As well as his collections for Holiday Boileau, Borsarello designs for Kidur, a revived French brand that specialises in workwear. It was founded as a clothing factory in 1927, but was woken from dormancy last year. It now retails authentic reproductions of archive pieces online, as recreated by Borsarello, and makes its products in the original factory.

An embroidered motif produced by Super Stitch for Beige Habilleur’s Basile Khadir
An embroidered motif produced by Super Stitch for Beige Habilleur’s Basile Khadir

And lastly, there’s Super Stitch. More of a workshop than a store, this denim atelier sits in a basement underneath Holiday Boileau and is home to bespoke jeans maker Arthur Leclercq. Leclercq specialises in customising and repairing vintage jeans from the 1940s through to the ’70s, using one of his 12 period-correct machines. Take a look at Super Stitch’s Instagram feed, filled with patched-up jeans and rare vintage pairs brought back to life, and the precision of his work becomes clear. “I guess I just have an interesting take on denim,” says Leclercq. “I hope people can tell I’m much more interested in making the best jeans I possibly can than I am about making money.” 
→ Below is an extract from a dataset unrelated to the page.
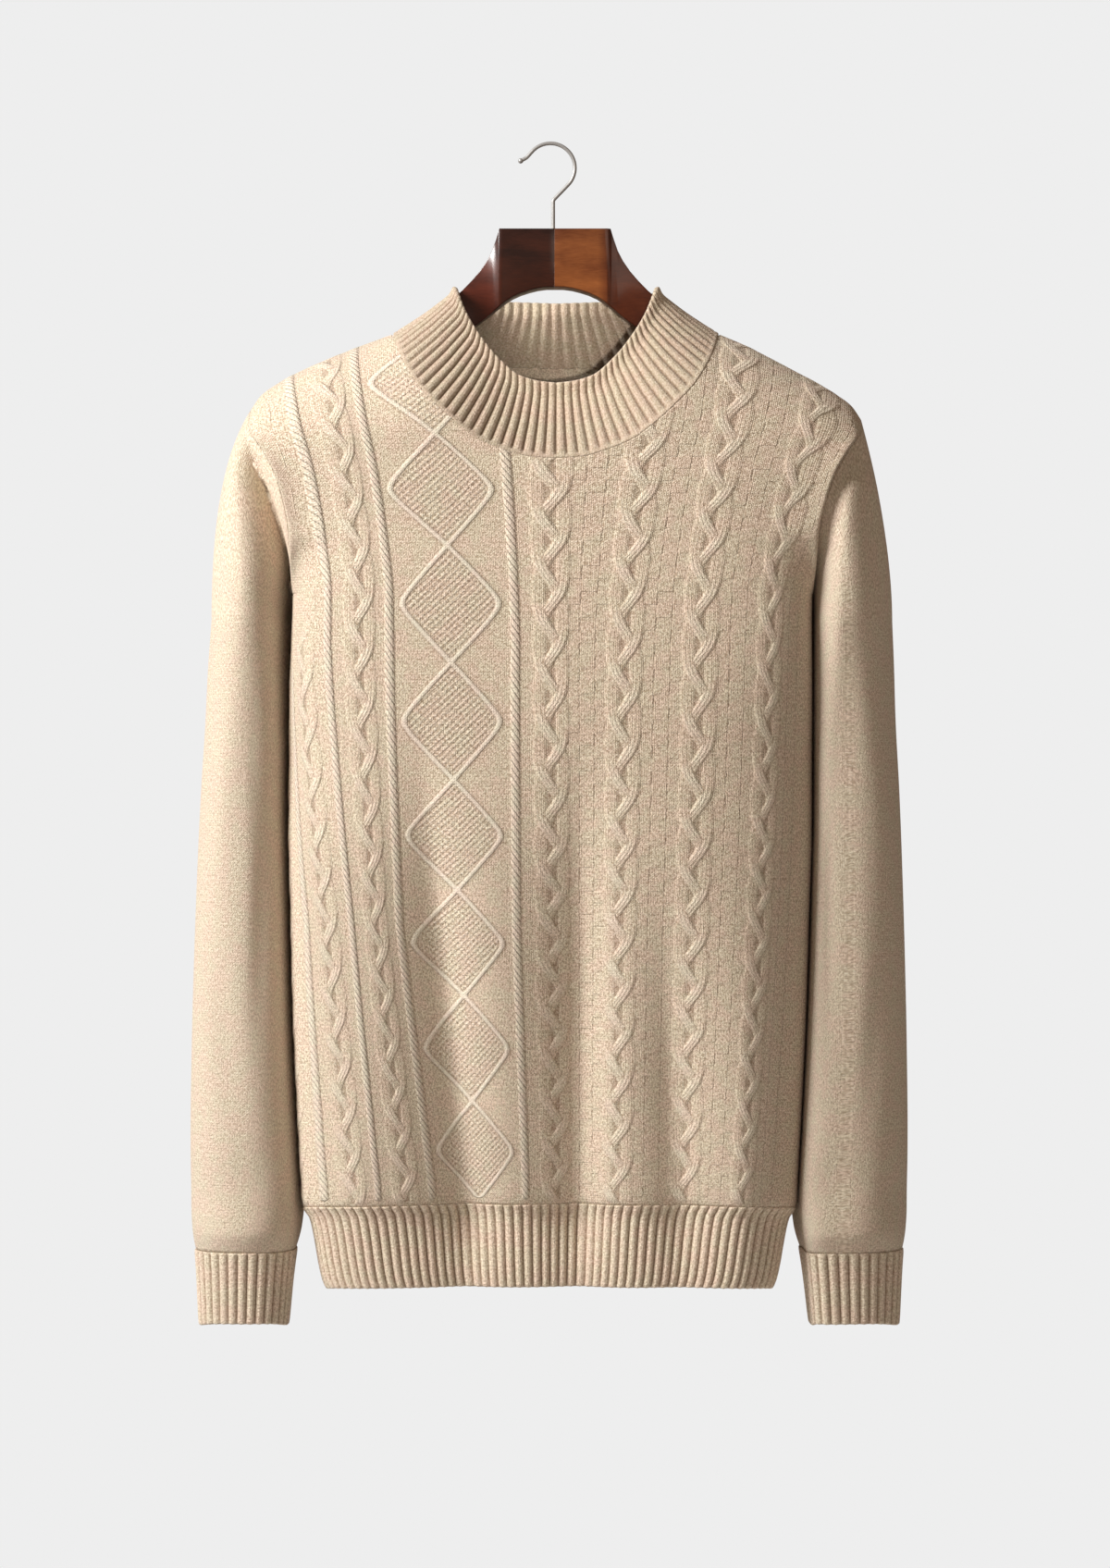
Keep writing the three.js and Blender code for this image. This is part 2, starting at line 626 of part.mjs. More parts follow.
function hookGeometry() {
  const points = HOOK_TIP.map((point) => new THREE.Vector3(point.x, 0, point.z));
  for (let degrees = CROWN_START; degrees >= CROWN_END; degrees -= CROWN_STEP) {
    const angle = THREE.MathUtils.degToRad(degrees);
    const x = CROWN_MIDDLE.x + CROWN_RADIUS * Math.cos(angle);
    points.push(new THREE.Vector3(x, 0, CROWN_MIDDLE.z + CROWN_RADIUS * Math.sin(angle)));
  }
  points.push(...HOOK_NECK.map((point) => new THREE.Vector3(point.x, 0, point.z)));
  const path = new THREE.CatmullRomCurve3(points, false, "centripetal");
  const section = new THREE.Shape();
  section.absarc(0, 0, WIRE_RADIUS, 0, 2 * Math.PI);
  const settings = { steps: WIRE_STEPS, curveSegments: WIRE_SIDES / 2, extrudePath: path };
  const wire = solidFrom(new THREE.ExtrudeGeometry(section, settings));
  const ball = new THREE.SphereGeometry(HOOK_BALL.radius, HOOK_BALL.sides, HOOK_BALL.rows);
  ball.translate(HOOK_TIP[0].x, 0, HOOK_TIP[0].z);
  return geometryFrom(wire.add(solidFrom(ball)));
}

function shankHoleSolid() {
  const length = SHANK_HOLE.top - SHANK_HOLE.bottom;
  const radius = WIRE_RADIUS + SEAM_GAP;
  const hole = new THREE.CylinderGeometry(radius, radius, length, SHANK_HOLE.sides);
  hole.rotateX(Math.PI / 2);
  hole.translate(SHANK_X, 0, SHANK_HOLE.bottom + length / 2);
  return solidFrom(hole);
}

// ---- The whole garment --------------------------------------------------------------------------

const sweater = new THREE.Group();
sweater.name = "sweater_on_hanger";

const frontWall = panelWall(FRONT);
const backWall = panelWall(BACK);
matchNeckCorners(frontWall, backWall);
addPiece(sweater, "front_panel", wallGeometry(frontWall.outer, frontWall.inner, false), "knit");
addPiece(sweater, "back_panel", wallGeometry(backWall.outer, backWall.inner, false), "knit");
addPiece(sweater, "hem_front", hemGeometry(FRONT), "rib");
addPiece(sweater, "hem_back", hemGeometry(BACK), "rib");
addPiece(sweater, "collar", collarGeometry(frontWall, backWall), "rib");

// The wearer's right arm is on the -X side.
for (const [side, hand] of [["right", -1], ["left", 1]]) {
  addPiece(sweater, `sleeve_${side}_head`, sleeveHeadGeometry(hand), "knit");
  addPiece(sweater, `sleeve_${side}`, sleeveGeometry(hand), "knit");
  addPiece(sweater, `cuff_${side}`, cuffGeometry(hand), "rib");
}

const shankHole = shankHoleSolid();
addPiece(sweater, "hanger_right_half", hangerGeometry(-1, shankHole), "wood");
addPiece(sweater, "hanger_left_half", hangerGeometry(1, shankHole), "wood");
addPiece(sweater, "hook", hookGeometry(), "wire");

export default sweater;
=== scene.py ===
"""Mock neck sweater in melange wool, hanging on a two-piece wooden hanger with a wire hook.

Every knitted piece is a thin shell built from a grid of points: an outer face with the stitches'
relief on it, and an inner face moved in by the knit's thickness. Sizes in the tables are in
millimetres and become metres when a mesh is made. +Z is up and the front faces -Y.
"""
import math

import bpy
import numpy as np
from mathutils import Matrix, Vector


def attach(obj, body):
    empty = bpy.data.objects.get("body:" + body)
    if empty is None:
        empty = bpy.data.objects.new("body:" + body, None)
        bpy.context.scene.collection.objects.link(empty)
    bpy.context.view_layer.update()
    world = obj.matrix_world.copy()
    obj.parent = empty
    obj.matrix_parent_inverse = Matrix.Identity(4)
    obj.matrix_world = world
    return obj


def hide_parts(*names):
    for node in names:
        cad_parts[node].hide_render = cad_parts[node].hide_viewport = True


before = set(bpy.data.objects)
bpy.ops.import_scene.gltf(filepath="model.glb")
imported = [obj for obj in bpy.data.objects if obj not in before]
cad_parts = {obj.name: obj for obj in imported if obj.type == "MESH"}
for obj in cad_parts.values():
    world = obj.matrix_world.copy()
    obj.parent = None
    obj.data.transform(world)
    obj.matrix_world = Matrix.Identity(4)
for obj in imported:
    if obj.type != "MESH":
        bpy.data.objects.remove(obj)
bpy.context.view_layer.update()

MM = 0.001

# ---- Sizes of the garment --------------------------------------------------------------------

SEAM_GAP = 0.16
HALF_SEAM = SEAM_GAP / 2
SHOULDER_HALF_WIDTH = 217.0
NECK_HALF_WIDTH = 115.8
ARMHOLE_TOP = -189.0
ARMHOLE_BOTTOM = -322.0
ARMHOLE_HALF_DEPTH = 58.0
ARMHOLE_WRAP = (ARMHOLE_TOP - ARMHOLE_BOTTOM) / 2
SHOULDER_DROP = 7.0  # how much lower the left shoulder lies than the right one
HEM_SEAM = -757.7
HEM_BOTTOM = -816.0
CUFF_SEAM = -787.0
CUFF_BOTTOM = -841.5
WAIST_SQUARENESS = 3.5
CHEST_SQUARENESS = 5.0
EDGE_FADE = 8
ARMPIT_FADE = 60
PLAIN_WALL = 2.2
RIB_WALL = 2.5
COLLAR_WALL = 2.8
FREE_EDGE_RADIUS = 1.6
RIB_PITCH = 6.3


def table(columns, rows):
    """A short table with named columns, each an array."""
    return dict(zip(columns.split(), np.array(rows, dtype=float).T))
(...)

Super Stitch owner Arthur Leclercq
Super Stitch owner Arthur Leclercq

Whether tailoring, French Ivy style, vintage denim or heritage-inspired workwear, it is clear that this new community of independents has unique appeal. “While streetwear certainly isn’t going anywhere, at Mr Porter we’ve seen a shift away from logo-heavy designs towards more refined brands in recent seasons,” says Firth. “Brands like Husbands and Holiday Boileau take a relatively simple outfit and make it stylish through the cut of the garments, the colour palette, the fabrication, as well as their overall aesthetic.” 

With their clear perspective on menswear, these young Paris brands and stores are content to let their viewpoint do the talking. “I’m not interested in being fashionable,” says Gabard. “I’m interested in good clothes.”